_Exercise_:
Scan the lines below for the string "bodies" and copy every one that has it.

_Data shown_:

★ ★ ★ ★ ★ ★ ★

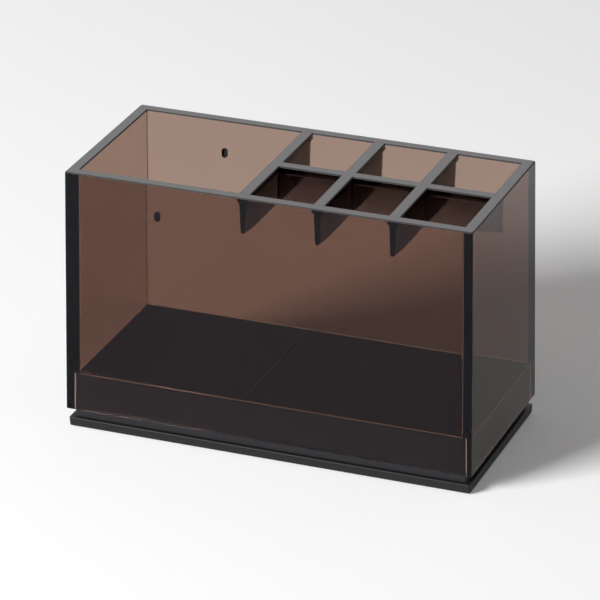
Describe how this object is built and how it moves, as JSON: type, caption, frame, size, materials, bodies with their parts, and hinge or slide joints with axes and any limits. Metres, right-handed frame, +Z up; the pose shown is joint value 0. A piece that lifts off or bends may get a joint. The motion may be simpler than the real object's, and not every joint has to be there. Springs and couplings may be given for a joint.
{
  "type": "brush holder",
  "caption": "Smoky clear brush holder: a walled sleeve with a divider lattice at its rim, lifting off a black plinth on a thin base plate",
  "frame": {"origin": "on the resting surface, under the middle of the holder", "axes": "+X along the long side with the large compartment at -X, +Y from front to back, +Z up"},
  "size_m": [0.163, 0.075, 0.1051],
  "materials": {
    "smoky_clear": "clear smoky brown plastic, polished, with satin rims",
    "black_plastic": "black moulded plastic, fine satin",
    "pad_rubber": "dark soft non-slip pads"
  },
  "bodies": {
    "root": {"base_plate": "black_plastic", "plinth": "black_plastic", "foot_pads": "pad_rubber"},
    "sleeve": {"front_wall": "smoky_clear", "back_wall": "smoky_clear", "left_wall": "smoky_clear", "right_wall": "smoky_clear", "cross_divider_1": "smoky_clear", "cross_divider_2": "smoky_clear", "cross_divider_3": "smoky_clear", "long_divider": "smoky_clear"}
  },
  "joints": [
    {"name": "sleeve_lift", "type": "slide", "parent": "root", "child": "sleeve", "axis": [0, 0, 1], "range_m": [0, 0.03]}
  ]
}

★ ★ ★ ★ ★ ★ ★

_Result for this task_:
Describe how this object is built and how it moves, as JSON: type, caption, frame, size, materials, bodies with their parts, and hinge or slide joints with axes and any limits. Metres, right-handed frame, +Z up; the pose shown is joint value 0. A piece that lifts off or bends may get a joint. The motion may be simpler than the real object's, and not every joint has to be there. Springs and couplings may be given for a joint.
  "bodies": {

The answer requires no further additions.